EXERCISE INSTRUCTIONS —
In the entries that follow, the first line to write out is the one containing "for succulent_name, succulent", and the last is the one containing "before = set(bpy.data.objects)". Reproduce that stretch exactly, with nothing before or after it.
[Begin EXERCISE MATERIAL]
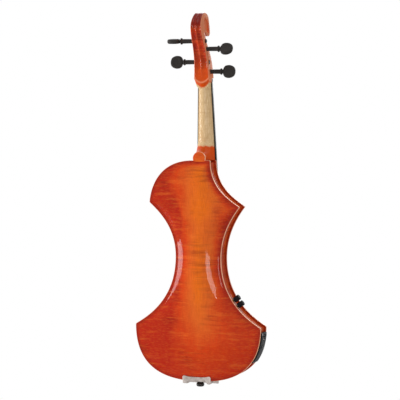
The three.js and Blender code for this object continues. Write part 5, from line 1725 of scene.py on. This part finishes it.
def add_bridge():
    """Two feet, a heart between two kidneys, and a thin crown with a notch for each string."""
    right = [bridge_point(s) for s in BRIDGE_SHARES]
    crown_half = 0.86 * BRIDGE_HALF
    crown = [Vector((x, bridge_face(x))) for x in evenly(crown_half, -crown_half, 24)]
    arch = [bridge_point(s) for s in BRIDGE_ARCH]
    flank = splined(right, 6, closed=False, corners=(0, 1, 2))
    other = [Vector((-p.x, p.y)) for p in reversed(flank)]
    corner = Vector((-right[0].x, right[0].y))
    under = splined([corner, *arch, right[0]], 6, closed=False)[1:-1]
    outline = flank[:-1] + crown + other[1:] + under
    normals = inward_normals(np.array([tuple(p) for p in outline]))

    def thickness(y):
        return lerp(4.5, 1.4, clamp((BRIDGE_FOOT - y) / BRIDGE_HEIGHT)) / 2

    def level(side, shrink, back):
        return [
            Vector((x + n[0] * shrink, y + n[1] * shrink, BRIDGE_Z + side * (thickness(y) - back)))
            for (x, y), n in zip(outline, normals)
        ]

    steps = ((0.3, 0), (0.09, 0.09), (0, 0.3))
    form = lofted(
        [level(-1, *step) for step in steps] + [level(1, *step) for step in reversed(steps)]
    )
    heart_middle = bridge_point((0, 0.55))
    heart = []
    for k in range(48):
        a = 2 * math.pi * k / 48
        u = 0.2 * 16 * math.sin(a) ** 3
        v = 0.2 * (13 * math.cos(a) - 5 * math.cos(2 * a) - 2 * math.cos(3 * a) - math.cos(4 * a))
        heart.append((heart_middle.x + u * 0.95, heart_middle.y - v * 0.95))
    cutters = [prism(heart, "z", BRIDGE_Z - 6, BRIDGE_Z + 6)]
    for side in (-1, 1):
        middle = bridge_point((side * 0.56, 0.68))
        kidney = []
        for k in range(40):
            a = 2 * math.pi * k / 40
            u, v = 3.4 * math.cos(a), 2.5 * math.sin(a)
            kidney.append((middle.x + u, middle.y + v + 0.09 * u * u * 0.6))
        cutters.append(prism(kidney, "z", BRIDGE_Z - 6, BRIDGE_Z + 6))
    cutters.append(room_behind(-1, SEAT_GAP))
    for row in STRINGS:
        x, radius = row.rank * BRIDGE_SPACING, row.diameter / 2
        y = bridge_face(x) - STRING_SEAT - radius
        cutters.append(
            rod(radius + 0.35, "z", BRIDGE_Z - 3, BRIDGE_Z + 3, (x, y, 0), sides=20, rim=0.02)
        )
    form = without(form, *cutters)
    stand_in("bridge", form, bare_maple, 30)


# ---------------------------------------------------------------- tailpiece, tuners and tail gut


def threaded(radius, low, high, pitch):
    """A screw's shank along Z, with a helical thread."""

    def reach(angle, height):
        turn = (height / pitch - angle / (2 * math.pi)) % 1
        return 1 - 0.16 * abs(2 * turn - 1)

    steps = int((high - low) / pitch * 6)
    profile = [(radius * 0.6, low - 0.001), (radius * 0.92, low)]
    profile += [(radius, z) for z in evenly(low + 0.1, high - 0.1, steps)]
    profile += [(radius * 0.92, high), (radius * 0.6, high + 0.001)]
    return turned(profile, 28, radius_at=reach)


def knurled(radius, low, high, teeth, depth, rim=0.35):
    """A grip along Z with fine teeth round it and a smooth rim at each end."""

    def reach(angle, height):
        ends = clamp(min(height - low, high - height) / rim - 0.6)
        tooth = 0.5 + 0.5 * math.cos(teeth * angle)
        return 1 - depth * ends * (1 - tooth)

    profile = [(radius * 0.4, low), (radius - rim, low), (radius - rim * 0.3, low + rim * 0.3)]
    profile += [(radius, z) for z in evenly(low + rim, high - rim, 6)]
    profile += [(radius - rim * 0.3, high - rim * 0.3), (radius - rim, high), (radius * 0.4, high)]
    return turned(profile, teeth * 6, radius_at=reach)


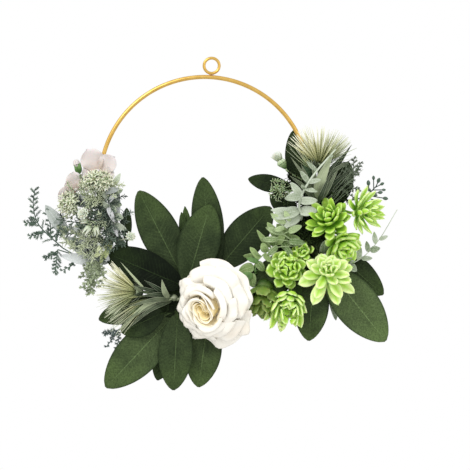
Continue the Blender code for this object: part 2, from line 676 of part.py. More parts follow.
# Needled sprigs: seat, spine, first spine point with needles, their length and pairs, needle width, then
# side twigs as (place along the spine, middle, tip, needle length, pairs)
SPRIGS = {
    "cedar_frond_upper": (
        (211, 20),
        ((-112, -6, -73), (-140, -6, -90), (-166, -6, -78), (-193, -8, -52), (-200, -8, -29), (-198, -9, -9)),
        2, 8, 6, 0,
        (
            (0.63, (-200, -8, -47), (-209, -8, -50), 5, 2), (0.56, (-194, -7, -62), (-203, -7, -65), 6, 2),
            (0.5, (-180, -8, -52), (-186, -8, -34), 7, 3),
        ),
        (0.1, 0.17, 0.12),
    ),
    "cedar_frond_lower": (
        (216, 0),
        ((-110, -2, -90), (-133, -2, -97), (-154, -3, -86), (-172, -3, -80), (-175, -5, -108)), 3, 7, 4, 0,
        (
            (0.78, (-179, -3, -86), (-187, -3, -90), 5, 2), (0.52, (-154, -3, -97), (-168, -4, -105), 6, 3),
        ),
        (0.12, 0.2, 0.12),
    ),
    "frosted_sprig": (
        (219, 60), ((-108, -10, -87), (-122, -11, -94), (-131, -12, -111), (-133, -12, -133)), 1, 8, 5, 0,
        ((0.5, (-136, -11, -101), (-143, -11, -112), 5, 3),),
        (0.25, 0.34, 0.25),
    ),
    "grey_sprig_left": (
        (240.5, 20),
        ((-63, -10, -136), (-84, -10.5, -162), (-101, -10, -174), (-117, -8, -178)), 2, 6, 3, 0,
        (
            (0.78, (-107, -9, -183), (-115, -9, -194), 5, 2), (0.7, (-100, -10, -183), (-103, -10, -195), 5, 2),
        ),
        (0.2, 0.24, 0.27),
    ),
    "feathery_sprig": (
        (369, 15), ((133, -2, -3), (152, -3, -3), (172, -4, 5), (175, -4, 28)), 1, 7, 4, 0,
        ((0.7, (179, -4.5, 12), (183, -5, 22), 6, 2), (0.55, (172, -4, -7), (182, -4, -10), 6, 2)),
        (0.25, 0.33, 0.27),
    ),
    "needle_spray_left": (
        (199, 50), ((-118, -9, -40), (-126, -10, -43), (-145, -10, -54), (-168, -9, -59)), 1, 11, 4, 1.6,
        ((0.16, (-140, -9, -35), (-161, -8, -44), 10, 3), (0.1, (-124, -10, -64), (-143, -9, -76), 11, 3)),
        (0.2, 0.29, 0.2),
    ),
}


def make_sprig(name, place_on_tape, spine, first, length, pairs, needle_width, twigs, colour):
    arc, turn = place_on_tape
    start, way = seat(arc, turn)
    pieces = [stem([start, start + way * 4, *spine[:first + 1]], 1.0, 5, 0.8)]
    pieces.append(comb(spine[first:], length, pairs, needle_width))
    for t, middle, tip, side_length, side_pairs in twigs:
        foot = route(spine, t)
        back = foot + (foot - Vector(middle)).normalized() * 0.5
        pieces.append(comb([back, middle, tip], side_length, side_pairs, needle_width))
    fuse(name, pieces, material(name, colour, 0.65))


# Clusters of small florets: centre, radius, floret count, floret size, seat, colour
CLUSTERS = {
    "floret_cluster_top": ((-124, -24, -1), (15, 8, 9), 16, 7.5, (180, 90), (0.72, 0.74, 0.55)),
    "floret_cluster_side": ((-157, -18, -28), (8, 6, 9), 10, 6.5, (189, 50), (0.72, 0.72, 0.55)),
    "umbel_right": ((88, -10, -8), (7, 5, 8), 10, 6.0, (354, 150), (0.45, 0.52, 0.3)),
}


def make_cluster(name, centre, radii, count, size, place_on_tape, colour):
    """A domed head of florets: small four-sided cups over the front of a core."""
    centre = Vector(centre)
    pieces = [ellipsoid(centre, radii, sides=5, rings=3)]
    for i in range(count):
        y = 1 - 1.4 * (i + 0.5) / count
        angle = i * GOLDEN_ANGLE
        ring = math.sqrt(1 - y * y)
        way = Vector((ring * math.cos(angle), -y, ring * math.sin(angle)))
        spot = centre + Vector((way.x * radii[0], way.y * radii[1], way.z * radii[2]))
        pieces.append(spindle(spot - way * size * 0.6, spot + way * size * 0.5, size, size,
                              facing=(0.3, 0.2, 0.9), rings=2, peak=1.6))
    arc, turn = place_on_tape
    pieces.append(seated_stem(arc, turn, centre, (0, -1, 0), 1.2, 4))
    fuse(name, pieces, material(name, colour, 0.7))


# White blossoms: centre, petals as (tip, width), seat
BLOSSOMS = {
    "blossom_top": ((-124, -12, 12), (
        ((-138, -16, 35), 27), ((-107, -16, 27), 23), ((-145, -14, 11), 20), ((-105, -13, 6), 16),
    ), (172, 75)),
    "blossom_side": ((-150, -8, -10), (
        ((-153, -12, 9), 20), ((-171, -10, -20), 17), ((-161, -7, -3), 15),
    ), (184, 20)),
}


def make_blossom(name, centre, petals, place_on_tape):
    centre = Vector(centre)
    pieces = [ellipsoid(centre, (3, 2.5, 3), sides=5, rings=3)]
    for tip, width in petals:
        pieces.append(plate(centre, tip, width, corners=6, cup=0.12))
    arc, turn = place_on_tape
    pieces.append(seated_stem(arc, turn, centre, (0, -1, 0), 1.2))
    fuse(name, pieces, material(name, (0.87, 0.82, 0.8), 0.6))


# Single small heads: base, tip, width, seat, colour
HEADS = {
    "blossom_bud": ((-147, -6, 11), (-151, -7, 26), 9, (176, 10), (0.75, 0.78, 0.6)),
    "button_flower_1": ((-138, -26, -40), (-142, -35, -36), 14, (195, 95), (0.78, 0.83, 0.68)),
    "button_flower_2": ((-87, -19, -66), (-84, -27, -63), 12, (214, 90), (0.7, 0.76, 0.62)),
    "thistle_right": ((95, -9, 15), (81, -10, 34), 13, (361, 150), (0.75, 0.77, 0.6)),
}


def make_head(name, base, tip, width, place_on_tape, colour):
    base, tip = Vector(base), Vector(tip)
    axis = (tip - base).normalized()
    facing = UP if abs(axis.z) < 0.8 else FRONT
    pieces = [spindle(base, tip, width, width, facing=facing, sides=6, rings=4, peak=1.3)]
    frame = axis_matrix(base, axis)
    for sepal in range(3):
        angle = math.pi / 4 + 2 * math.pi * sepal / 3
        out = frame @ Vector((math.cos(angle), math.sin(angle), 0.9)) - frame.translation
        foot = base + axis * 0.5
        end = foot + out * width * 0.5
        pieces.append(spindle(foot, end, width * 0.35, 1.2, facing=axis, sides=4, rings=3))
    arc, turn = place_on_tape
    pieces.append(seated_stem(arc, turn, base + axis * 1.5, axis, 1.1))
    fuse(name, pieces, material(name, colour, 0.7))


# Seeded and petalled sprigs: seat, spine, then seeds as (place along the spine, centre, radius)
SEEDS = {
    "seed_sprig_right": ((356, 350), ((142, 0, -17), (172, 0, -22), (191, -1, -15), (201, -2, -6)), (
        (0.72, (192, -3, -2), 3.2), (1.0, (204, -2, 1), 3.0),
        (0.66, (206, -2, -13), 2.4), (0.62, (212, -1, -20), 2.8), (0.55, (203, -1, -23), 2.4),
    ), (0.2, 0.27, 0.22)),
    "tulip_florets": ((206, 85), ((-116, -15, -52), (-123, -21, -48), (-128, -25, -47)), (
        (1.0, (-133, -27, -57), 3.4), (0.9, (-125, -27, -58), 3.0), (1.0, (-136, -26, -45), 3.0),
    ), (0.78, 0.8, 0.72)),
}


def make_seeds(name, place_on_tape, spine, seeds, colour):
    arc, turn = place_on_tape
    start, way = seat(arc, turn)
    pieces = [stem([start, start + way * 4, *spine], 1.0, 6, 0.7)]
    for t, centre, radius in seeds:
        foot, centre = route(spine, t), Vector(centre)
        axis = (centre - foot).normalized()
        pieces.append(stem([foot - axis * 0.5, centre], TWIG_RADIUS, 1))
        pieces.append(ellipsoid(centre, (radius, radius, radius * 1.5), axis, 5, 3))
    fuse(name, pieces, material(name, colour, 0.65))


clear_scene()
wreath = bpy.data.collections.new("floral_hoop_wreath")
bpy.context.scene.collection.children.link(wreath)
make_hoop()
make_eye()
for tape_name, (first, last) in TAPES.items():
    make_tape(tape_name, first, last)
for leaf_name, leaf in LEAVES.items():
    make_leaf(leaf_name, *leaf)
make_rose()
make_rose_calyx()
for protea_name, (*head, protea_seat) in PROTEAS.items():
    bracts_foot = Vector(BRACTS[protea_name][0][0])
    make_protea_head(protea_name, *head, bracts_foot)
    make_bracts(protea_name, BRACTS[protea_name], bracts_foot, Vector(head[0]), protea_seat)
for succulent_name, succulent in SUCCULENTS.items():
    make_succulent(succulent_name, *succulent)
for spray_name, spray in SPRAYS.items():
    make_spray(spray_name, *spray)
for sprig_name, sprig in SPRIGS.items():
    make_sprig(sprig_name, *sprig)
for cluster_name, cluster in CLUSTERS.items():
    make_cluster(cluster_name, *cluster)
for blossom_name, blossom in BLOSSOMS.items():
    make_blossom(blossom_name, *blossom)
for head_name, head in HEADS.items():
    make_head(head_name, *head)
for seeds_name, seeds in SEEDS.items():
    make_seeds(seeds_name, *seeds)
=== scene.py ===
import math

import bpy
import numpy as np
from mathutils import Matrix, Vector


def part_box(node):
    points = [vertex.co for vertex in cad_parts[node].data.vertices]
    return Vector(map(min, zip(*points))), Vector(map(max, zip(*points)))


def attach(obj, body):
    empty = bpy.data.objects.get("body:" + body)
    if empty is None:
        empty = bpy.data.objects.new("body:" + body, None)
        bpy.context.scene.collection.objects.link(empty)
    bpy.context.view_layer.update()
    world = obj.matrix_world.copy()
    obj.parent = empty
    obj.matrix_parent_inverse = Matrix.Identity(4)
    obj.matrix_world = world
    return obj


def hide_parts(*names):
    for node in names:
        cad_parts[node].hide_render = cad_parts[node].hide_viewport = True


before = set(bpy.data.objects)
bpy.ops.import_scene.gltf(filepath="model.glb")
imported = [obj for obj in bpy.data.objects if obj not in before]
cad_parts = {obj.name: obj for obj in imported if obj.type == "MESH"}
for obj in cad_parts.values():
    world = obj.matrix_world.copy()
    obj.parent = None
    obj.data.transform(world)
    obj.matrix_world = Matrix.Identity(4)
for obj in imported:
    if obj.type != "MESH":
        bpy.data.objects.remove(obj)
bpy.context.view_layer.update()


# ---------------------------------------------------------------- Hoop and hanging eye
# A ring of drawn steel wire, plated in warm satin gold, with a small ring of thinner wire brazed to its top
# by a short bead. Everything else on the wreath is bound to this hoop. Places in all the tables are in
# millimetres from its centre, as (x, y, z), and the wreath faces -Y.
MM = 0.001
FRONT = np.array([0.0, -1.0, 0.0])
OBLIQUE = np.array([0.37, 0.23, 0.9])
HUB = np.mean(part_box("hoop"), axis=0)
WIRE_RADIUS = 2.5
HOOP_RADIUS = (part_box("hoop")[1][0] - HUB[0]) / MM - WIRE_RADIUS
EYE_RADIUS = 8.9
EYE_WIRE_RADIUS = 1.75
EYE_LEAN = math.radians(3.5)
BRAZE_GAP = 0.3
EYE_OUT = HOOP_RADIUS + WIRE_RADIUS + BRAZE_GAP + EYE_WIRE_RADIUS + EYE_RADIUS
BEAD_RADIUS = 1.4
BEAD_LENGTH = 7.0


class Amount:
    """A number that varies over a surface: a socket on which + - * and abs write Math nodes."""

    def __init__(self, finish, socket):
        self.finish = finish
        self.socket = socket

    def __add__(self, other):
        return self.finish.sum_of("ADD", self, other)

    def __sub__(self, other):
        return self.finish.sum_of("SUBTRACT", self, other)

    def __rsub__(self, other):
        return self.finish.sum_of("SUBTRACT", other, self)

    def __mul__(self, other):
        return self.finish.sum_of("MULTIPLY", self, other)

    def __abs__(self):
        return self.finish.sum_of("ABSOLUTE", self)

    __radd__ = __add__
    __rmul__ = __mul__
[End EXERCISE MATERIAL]
SOLUTION TO THIS PROBLEM —
for succulent_name, succulent in SUCCULENTS.items():
    make_succulent(succulent_name, *succulent)
for spray_name, spray in SPRAYS.items():
    make_spray(spray_name, *spray)
for sprig_name, sprig in SPRIGS.items():
    make_sprig(sprig_name, *sprig)
for cluster_name, cluster in CLUSTERS.items():
    make_cluster(cluster_name, *cluster)
for blossom_name, blossom in BLOSSOMS.items():
    make_blossom(blossom_name, *blossom)
for head_name, head in HEADS.items():
    make_head(head_name, *head)
for seeds_name, seeds in SEEDS.items():
    make_seeds(seeds_name, *seeds)
=== scene.py ===
import math

import bpy
import numpy as np
from mathutils import Matrix, Vector


def part_box(node):
    points = [vertex.co for vertex in cad_parts[node].data.vertices]
    return Vector(map(min, zip(*points))), Vector(map(max, zip(*points)))


def attach(obj, body):
    empty = bpy.data.objects.get("body:" + body)
    if empty is None:
        empty = bpy.data.objects.new("body:" + body, None)
        bpy.context.scene.collection.objects.link(empty)
    bpy.context.view_layer.update()
    world = obj.matrix_world.copy()
    obj.parent = empty
    obj.matrix_parent_inverse = Matrix.Identity(4)
    obj.matrix_world = world
    return obj


def hide_parts(*names):
    for node in names:
        cad_parts[node].hide_render = cad_parts[node].hide_viewport = True


before = set(bpy.data.objects)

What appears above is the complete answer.